-------- Material provided
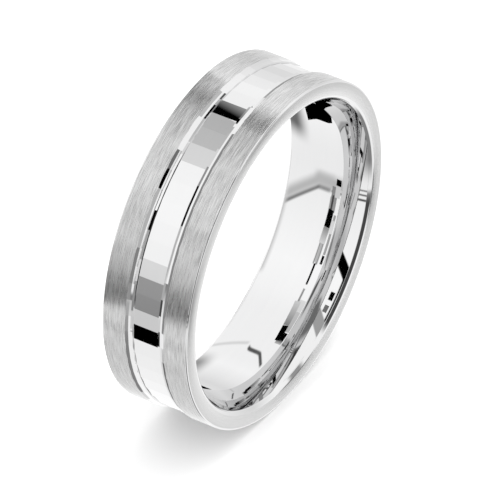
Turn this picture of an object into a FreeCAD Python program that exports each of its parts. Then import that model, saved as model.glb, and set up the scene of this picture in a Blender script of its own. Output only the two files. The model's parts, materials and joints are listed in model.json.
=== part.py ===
import FreeCAD, Part

import math
import os

import Sketcher

# A 6 mm wedding band: two satin rails and a polished, faceted centre band on a comfort-fit sleeve.
#
# Frame: millimetres, the finger axis along Y, +Z up, the origin at the centre of the bore.
# Every piece starts as a section on its own body's YZ plane and is turned once round Y. A corner of
# a section is (place across the band, radius), both written as expressions on the Sizes sheet.

# alias, value in millimetres (facet_count is a count), what it is
SIZES = [
    ("band_width", 6.0, "across the band, from side face to side face"),
    ("bore_radius", 9.6, "the land that the finger meets, at the middle of the bore"),
    ("land_width", 0.8, "width of that land, which is a true cylinder"),
    ("throat_radius", 10.018, "where the bore's long curve meets the round of the mouth"),
    ("mouth_radius", 10.254, "where the round of the mouth meets the side face"),
    ("mouth_width", 0.167, "how far that round reaches in from the side face"),
    ("sleeve_radius", 10.45, "outside of the sleeve, and the seat of the other three rings"),
    ("rail_radius", 11.2, "outside of the satin rails"),
    ("edge_round", 0.12, "round between a rail's satin outside and its side face"),
    ("channel_width", 2.36, "between the two rails, which the centre band fills"),
    ("bevel_width", 0.19, "polished bevel on each rail, beside the centre band"),
    ("bevel_drop", 0.08, "how far that bevel falls"),
    ("floor_width", 1.74, "the row of flat facets along the middle of the centre band"),
    ("floor_radius", 11.01, "from the axis to the middle of a facet"),
    ("step_width", 0.03, "the steep step between the facets and the ledge on each side"),
    ("step_height", 0.08, "how far that step rises"),
    ("ledge_rise", 0.03, "how far the ledge rises from the step to the rail"),
    ("facet_count", 58, "facets round the centre band"),
    ("cutter_spare", 0.1, "how far the facet cut reaches past the centre band"),
]

HALF_BAND = "Sizes.band_width / 2"
HALF_LAND = "Sizes.land_width / 2"
HALF_CHANNEL = "Sizes.channel_width / 2"
BEVEL_TOP = f"{HALF_CHANNEL} + Sizes.bevel_width"
BEVEL_FOOT_RADIUS = "Sizes.rail_radius - Sizes.bevel_drop"
HALF_FLOOR = "Sizes.floor_width / 2"
STEP_TOP = f"{HALF_FLOOR} + Sizes.step_width"
STEP_RADIUS = "Sizes.floor_radius + Sizes.step_height"
LEDGE_RADIUS = f"{STEP_RADIUS} + Sizes.ledge_rise"
CUTTER_EDGE = f"{HALF_CHANNEL} + Sizes.cutter_spare"
CUTTER_TOP = "Sizes.rail_radius + Sizes.cutter_spare"

PARTS_FOLDER = "parts"
ORIGIN_POINT = (-1, 1)
START = 1
END = 2
FULL_TURN = 360
HALF_TURN = 180
# A turn other than none gives a placement its axis; an expression then sets how far it turns.
ROUGH_TURN = 1


def make_sheet(doc):
    """Write the driving dimensions into a spreadsheet, each with a word for its name."""
    sheet = doc.addObject("Spreadsheet::Sheet", "Sizes")
    for row, (alias, value, note) in enumerate(SIZES, start=1):
        sheet.set(f"A{row}", alias)
        sheet.set(f"B{row}", str(value))
        sheet.set(f"C{row}", note)
        sheet.setAlias(f"B{row}", alias)
    doc.recompute()


def base_feature(body, role):
    """One of the body's own origin planes or axes, by its role."""
    return next(item for item in body.Origin.OriginFeatures if item.Role == role)


def new_body(doc, label):
    body = doc.addObject("PartDesign::Body", label)
    body.Label = label
    return body


def new_section(body, name):
    """An empty sketch on the body's own YZ plane."""
    sketch = body.newObject("Sketcher::SketchObject", name)
    sketch.AttachmentSupport = [(base_feature(body, "YZ_Plane"), "")]
    sketch.MapMode = "FlatFace"
    sketch.Visibility = False
    return sketch


def point_now(sketch, corner):
    """Where the two expressions of a corner put it."""
    across, radius = (float(sketch.evalExpression(expression)) for expression in corner)
    return FreeCAD.Vector(across, radius, 0)


def tangent_arc(start, end, straight):
    """An anticlockwise arc from start to end, tangent at one of them to a line along straight."""
    chord = end - start
    outward = FreeCAD.Vector(chord.y, -chord.x, 0)
    middle = (start + end + outward * math.tan(chord.getAngle(straight) / 2)) / 2
    return Part.Arc(start, middle, end)


def draw_loop(sketch, corners, arcs=None):
    """Draw a closed loop, anticlockwise, with an edge from each corner to the next.

    arcs gives, for the number of each edge that is an arc, the straight edge that it is tangent to.
    """
    arcs = arcs or {}
    points = [point_now(sketch, corner) for corner in corners]
    ends = points[1:] + points[:1]
    edges = []
    for number, (start, end) in enumerate(zip(points, ends)):
        if number in arcs:
            straight = arcs[number]
            shape = tangent_arc(start, end, ends[straight] - points[straight])
        else:
            shape = Part.LineSegment(start, end)
        edges.append(sketch.addGeometry(shape, False))
    for number, edge in enumerate(edges):
        following = (number + 1) % len(edges)
        tangent = arcs.get(number) == following or arcs.get(following) == number
        kind = "Tangent" if tangent else "Coincident"
        sketch.addConstraint(Sketcher.Constraint(kind, edge, END, edges[following], START))
    for edge, corner, point in zip(edges, corners, points):
        for axis, expression, place in zip("XY", corner, point):
            constraint = Sketcher.Constraint(f"Distance{axis}", *ORIGIN_POINT, edge, START, place)
            index = sketch.addConstraint(constraint)
            sketch.setExpression(f"Constraints[{index}]", expression)


def turn(body, sketch, name):
    """Turn a section once round Y, the finger axis."""
    ring = body.newObject("PartDesign::Revolution", name)
    ring.Profile = sketch
    ring.ReferenceAxis = (base_feature(body, "Y_Axis"), [""])
    ring.Angle = FULL_TURN
    return ring


def mirrored(corners):
    """The same corners on the other side of the band's middle, in the opposite order."""
    return [(f"-({across})", radius) for across, radius in reversed(corners)]


def make_sleeve(doc):
    """The comfort-fit liner: a cylindrical land in the bore, and on each side a long curve and a
    rounded mouth out to the side face."""
    body = new_body(doc, "comfort_fit_sleeve")
    section = new_section(body, "sleeve_section")
    far_side = [
        (HALF_LAND, "Sizes.bore_radius"),
        (f"{HALF_BAND} - Sizes.mouth_width", "Sizes.throat_radius"),
        (HALF_BAND, "Sizes.mouth_radius"),
        (HALF_BAND, "Sizes.sleeve_radius"),
    ]
    far_curve, far_mouth, far_face = 0, 1, 2
    near_face, near_mouth, near_curve, land = 4, 5, 6, 7
    tangents = {far_curve: land, far_mouth: far_face, near_mouth: near_face, near_curve: land}
    draw_loop(section, far_side + mirrored(far_side), arcs=tangents)
    turn(body, section, "sleeve_ring")
    return body


def make_rail(doc, label):
    """A satin rail on the +Y side: square on the sleeve, rounded outside, bevelled inside."""
    body = new_body(doc, label)
    section = new_section(body, label + "_section")
    corners = [
        (HALF_CHANNEL, "Sizes.sleeve_radius"),
        (HALF_BAND, "Sizes.sleeve_radius"),
        (HALF_BAND, "Sizes.rail_radius - Sizes.edge_round"),
        (f"{HALF_BAND} - Sizes.edge_round", "Sizes.rail_radius"),
        (BEVEL_TOP, "Sizes.rail_radius"),
        (HALF_CHANNEL, BEVEL_FOOT_RADIUS),
    ]
    side_face, round_edge = 1, 2
    draw_loop(section, corners, arcs={round_edge: side_face})
    turn(body, section, label + "_ring")
    return body


def make_facet_band(doc):
    """The polished centre band: a plain ring, with one flat facet cut and repeated all round.

    One cut makes the flat floor, the steep step on each side of it and the ledge above that.
    """
    body = new_body(doc, "facet_band")
    blank_section = new_section(body, "facet_band_section")
    far_side = [
        (HALF_CHANNEL, "Sizes.sleeve_radius"),
        (HALF_CHANNEL, "Sizes.rail_radius"),
    ]
    draw_loop(blank_section, far_side + mirrored(far_side))
    turn(body, blank_section, "facet_band_blank")

    cut_section = new_section(body, "facet_section")
    far_cut = [
        (HALF_FLOOR, "Sizes.floor_radius"),
        (STEP_TOP, STEP_RADIUS),
        (CUTTER_EDGE, LEDGE_RADIUS),
        (CUTTER_EDGE, CUTTER_TOP),
    ]
    draw_loop(cut_section, far_cut + mirrored(far_cut))
    facet = body.newObject("PartDesign::Pocket", "facet_cut")
    facet.Profile = cut_section
    facet.Type = "ThroughAll"
    facet.SideType = "Symmetric"

    facets = body.newObject("PartDesign::PolarPattern", "facets")
    facets.Originals = [facet]
    facets.Axis = (base_feature(body, "Y_Axis"), [""])
    facets.Angle = FULL_TURN
    facets.setExpression("Occurrences", "Sizes.facet_count")
    body.Tip = facets

    # A facet's edge, not its middle, is at the top of the ring.
    rough_turn = FreeCAD.Rotation(FreeCAD.Vector(0, 1, 0), ROUGH_TURN)
    body.Placement = FreeCAD.Placement(FreeCAD.Vector(), rough_turn)
    body.setExpression("Placement.Rotation.Angle", "180 deg / Sizes.facet_count")
    return body


def make_pieces(doc):
    """The four rings of the band, in their places."""
    rail_far = make_rail(doc, "rail_far")
    rail_near = make_rail(doc, "rail_near")
    half_turn = FreeCAD.Rotation(FreeCAD.Vector(0, 0, 1), HALF_TURN)
    rail_near.Placement = FreeCAD.Placement(FreeCAD.Vector(), half_turn)
    return [make_sleeve(doc), make_facet_band(doc), rail_far, rail_near]


def check_document(doc, pieces):
    """Stop if anything in the document failed, or a piece isn't one sound solid."""
    failed = [item.Name for item in doc.Objects if {"Invalid", "Error"} & set(item.State)]
    if failed:
        raise RuntimeError(f"these objects failed: {failed}")
    for piece in pieces:
        shape = piece.Shape
        if shape.isNull() or not shape.isValid() or len(shape.Solids) != 1:
            raise RuntimeError(f"{piece.Label} is not one sound solid")
    blank = doc.getObject("facet_band_blank").Shape.Volume
    one_facet = blank - doc.getObject("facet_cut").Shape.Volume
    all_facets = blank - doc.getObject("facets").Shape.Volume
    if one_facet <= 0 or all_facets <= one_facet:
        raise RuntimeError("the facet cut or its pattern removed nothing")


def write_parts(pieces):
    os.makedirs(PARTS_FOLDER, exist_ok=True)
    for piece in pieces:
        piece.Shape.exportStep(os.path.join(PARTS_FOLDER, piece.Label + ".step"))
        print(f"{piece.Label}: {piece.Shape.Volume:.1f} mm3")


def main():
    doc = FreeCAD.newDocument("WeddingBand")
    make_sheet(doc)
    pieces = make_pieces(doc)
    doc.recompute()
    check_document(doc, pieces)
    write_parts(pieces)


main()
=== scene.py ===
from collections import namedtuple
import json
import math

import bpy
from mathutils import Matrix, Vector


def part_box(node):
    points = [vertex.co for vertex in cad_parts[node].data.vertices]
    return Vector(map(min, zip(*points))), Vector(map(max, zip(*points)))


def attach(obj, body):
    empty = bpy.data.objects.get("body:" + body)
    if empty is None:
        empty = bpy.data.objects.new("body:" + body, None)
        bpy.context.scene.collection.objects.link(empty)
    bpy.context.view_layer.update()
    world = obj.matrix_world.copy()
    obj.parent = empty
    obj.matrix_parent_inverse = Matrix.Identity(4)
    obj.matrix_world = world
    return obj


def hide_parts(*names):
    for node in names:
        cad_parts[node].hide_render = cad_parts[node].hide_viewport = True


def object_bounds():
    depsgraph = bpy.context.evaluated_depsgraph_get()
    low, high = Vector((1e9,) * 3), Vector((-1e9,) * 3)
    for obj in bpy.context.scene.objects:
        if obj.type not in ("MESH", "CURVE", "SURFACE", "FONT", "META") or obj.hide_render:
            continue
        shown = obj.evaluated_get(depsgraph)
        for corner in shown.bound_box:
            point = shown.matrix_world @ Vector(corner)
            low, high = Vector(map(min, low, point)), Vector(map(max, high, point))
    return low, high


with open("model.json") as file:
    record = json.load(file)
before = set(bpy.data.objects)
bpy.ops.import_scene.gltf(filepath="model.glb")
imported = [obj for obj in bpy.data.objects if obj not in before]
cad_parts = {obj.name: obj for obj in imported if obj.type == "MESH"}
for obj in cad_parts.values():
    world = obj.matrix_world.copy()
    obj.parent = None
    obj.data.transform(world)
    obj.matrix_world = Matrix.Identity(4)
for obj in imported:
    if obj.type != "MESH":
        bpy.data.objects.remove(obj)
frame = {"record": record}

# A wedding band: a polished comfort-fit sleeve, a row of bright-cut facets in a channel, and a satin
# rail on each side. The finger axis is +Y, +Z is up, and the origin is the centre of the bore.
# A place on the band is (turn, across, radius): turn is the angle round Y in degrees, 0 at the top
# and growing towards +X. Lengths below are in millimetres, except where a name ends in _m.

MM = 0.001
FULL_TURN = 360
cad_low, cad_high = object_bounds()


def node_reach(node):
    """How far a CAD node reaches across the band and out from the axis, in millimetres."""
    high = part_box(node)[1]
    return high.y / MM, high.x / MM


def record_mount(name):
    return next(mount for mount in frame["record"]["mounts"] if mount["name"] == name)


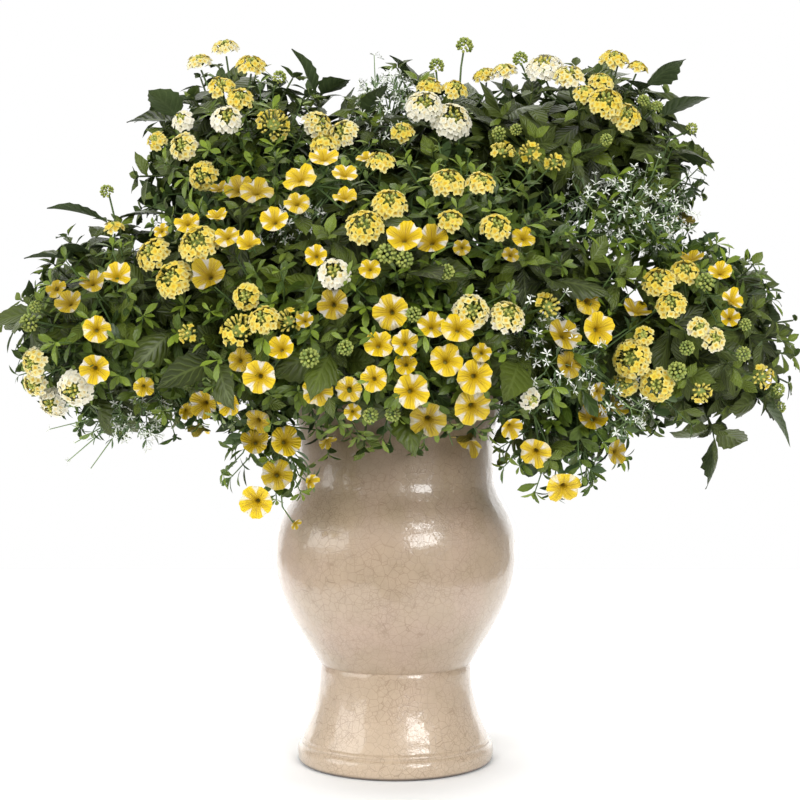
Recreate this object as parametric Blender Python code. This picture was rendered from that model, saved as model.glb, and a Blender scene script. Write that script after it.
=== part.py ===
"""A summer planting in a glazed urn: lantana, trailing calibrachoa and fine white euphorbia.

Metres, +Z up. The origin is the middle of the urn's foot, on the ground, and the planting's front
looks along -Y. Every shoot stands in its own hole in the soil, and the flower heads stand on the shoots.
"""

import math
import random

import bmesh
import bpy
from mathutils import Matrix, Vector
from mathutils.bvhtree import BVHTree

GAP = 0.0003
SEED = 11

# The urn's outline: (radius, height) of each place where its curve changes.
SEGMENTS = 20
WALL = 0.008
FOOT_EDGE = [(0.0, 0.0), (0.0925, 0.0), (0.097, 0.004), (0.097, 0.015), (0.0925, 0.021)]
FOOT_TOP = (0.0915, 0.025)
WAIST = (0.0755, 0.090)
GROOVE = (0.0745, 0.0965)
BELLY_FOOT = (0.0772, 0.100)
BELLY = (0.121, 0.207)
NECK = (0.0990, 0.280)
NECK_TOP = (0.0985, 0.305)
LIP = (0.1125, 0.369)
LIP_ROLL = 0.004
FLOOR_HEIGHT = 0.016
INNER_HEIGHTS = [0.345, 0.300, 0.262, 0.207, 0.150, 0.0965, 0.045]

# The soil and the holes that the stems stand in.
SOIL_TOP = 0.353
SOIL_DOME = 0.006
SOIL_LUMP = 0.0025
HOLE_WIDTH = 0.0052
HOLE_DEPTH = 0.016
HOLE_SIDES = 5
HOLE_RING = 0.072
HOLE_SPACING = 0.012
HOLE_SEARCH_STEP = 0.0084
HOLE_SEARCH_RINGS = 8
HOLE_SEARCH_TURNS = 24

# Where the planting is drawn from: places in the tables below are as they appear from this point,
# on the upright plane through the urn's axis.
VIEW_DISTANCE = 1.467
VIEW_HEIGHT = 0.357

# The mounds that the leaves and flowers cover: (centre, radii).
MOUNDS = [
    ((0.00, 0.00, 0.455), (0.290, 0.235, 0.165)),
    ((-0.150, 0.015, 0.590), (0.115, 0.135, 0.105)),
    ((0.170, 0.015, 0.590), (0.145, 0.140, 0.105)),
    ((0.020, 0.030, 0.575), (0.125, 0.150, 0.115)),
    ((-0.255, -0.010, 0.425), (0.125, 0.170, 0.105)),
    ((0.265, -0.010, 0.415), (0.130, 0.170, 0.105)),
    ((0.000, -0.130, 0.400), (0.200, 0.110, 0.085)),
    ((-0.115, -0.105, 0.310), (0.050, 0.050, 0.075)),
    ((0.150, -0.100, 0.320), (0.070, 0.060, 0.060)),
]

# Leafy stands: the kind of plant, and the middle of the bush that its shoots and flowers spread from.
STANDS = {
    "upper_left": ("lantana", (-0.165, 0.015, 0.580)),
    "upper_middle": ("lantana", (-0.050, 0.040, 0.565)),
    "upper_centre": ("lantana", (0.065, 0.025, 0.590)),
    "upper_right": ("lantana", (0.195, 0.020, 0.585)),
    "left_wing": ("lantana", (-0.280, 0.000, 0.440)),
    "left_front": ("lantana", (-0.165, -0.085, 0.465)),
    "centre_front": ("lantana", (-0.015, -0.095, 0.455)),
    "right_front": ("lantana", (0.130, -0.085, 0.455)),
    "right_wing": ("lantana", (0.285, 0.000, 0.425)),
    "back_left": ("lantana", (-0.165, 0.120, 0.470)),
    "back_middle": ("lantana", (0.005, 0.150, 0.490)),
    "back_right": ("lantana", (0.175, 0.125, 0.470)),
    "upper_drift": ("calibrachoa", (-0.115, -0.065, 0.540)),
    "left_drift": ("calibrachoa", (-0.235, -0.085, 0.395)),
    "left_trail": ("calibrachoa", (-0.105, -0.140, 0.385)),
    "centre_drift": ("calibrachoa", (0.015, -0.165, 0.395)),
    "heart": ("calibrachoa", (0.065, -0.120, 0.510)),
    "right_drift": ("calibrachoa", (0.165, -0.140, 0.375)),
    "right_edge": ("calibrachoa", (0.265, -0.040, 0.500)),
    "back_left_drift": ("calibrachoa", (-0.085, 0.165, 0.400)),
    "back_right_drift": ("calibrachoa", (0.105, 0.165, 0.400)),
    "top": ("euphorbia", (-0.005, -0.010, 0.630)),
    "right": ("euphorbia", (0.215, -0.075, 0.530)),
    "low_right": ("euphorbia", (0.115, -0.160, 0.425)),
    "low_left": ("euphorbia", (-0.255, -0.070, 0.345)),
}

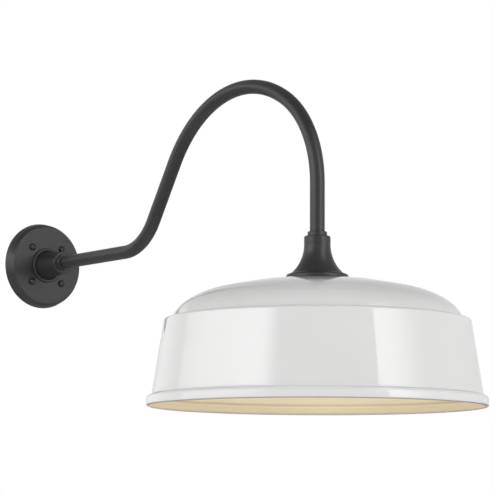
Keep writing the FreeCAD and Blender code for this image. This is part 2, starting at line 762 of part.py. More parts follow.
----------------
#### [Exercise instructions]
Only the lines from the line with "Recreate this object" to the line with "VIEW_HEIGHT = 0.357", inclusive, are to be printed, exactly as they appear.

#### [Exercise output]
Recreate this object as parametric Blender Python code. This picture was rendered from that model, saved as model.glb, and a Blender scene script. Write that script after it.
=== part.py ===
"""A summer planting in a glazed urn: lantana, trailing calibrachoa and fine white euphorbia.

Metres, +Z up. The origin is the middle of the urn's foot, on the ground, and the planting's front
looks along -Y. Every shoot stands in its own hole in the soil, and the flower heads stand on the shoots.
"""

import math
import random

import bmesh
import bpy
from mathutils import Matrix, Vector
from mathutils.bvhtree import BVHTree

GAP = 0.0003
SEED = 11

# The urn's outline: (radius, height) of each place where its curve changes.
SEGMENTS = 20
WALL = 0.008
FOOT_EDGE = [(0.0, 0.0), (0.0925, 0.0), (0.097, 0.004), (0.097, 0.015), (0.0925, 0.021)]
FOOT_TOP = (0.0915, 0.025)
WAIST = (0.0755, 0.090)
GROOVE = (0.0745, 0.0965)
BELLY_FOOT = (0.0772, 0.100)
BELLY = (0.121, 0.207)
NECK = (0.0990, 0.280)
NECK_TOP = (0.0985, 0.305)
LIP = (0.1125, 0.369)
LIP_ROLL = 0.004
FLOOR_HEIGHT = 0.016
INNER_HEIGHTS = [0.345, 0.300, 0.262, 0.207, 0.150, 0.0965, 0.045]

# The soil and the holes that the stems stand in.
SOIL_TOP = 0.353
SOIL_DOME = 0.006
SOIL_LUMP = 0.0025
HOLE_WIDTH = 0.0052
HOLE_DEPTH = 0.016
HOLE_SIDES = 5
HOLE_RING = 0.072
HOLE_SPACING = 0.012
HOLE_SEARCH_STEP = 0.0084
HOLE_SEARCH_RINGS = 8
HOLE_SEARCH_TURNS = 24

# Where the planting is drawn from: places in the tables below are as they appear from this point,
# on the upright plane through the urn's axis.
VIEW_DISTANCE = 1.467
VIEW_HEIGHT = 0.357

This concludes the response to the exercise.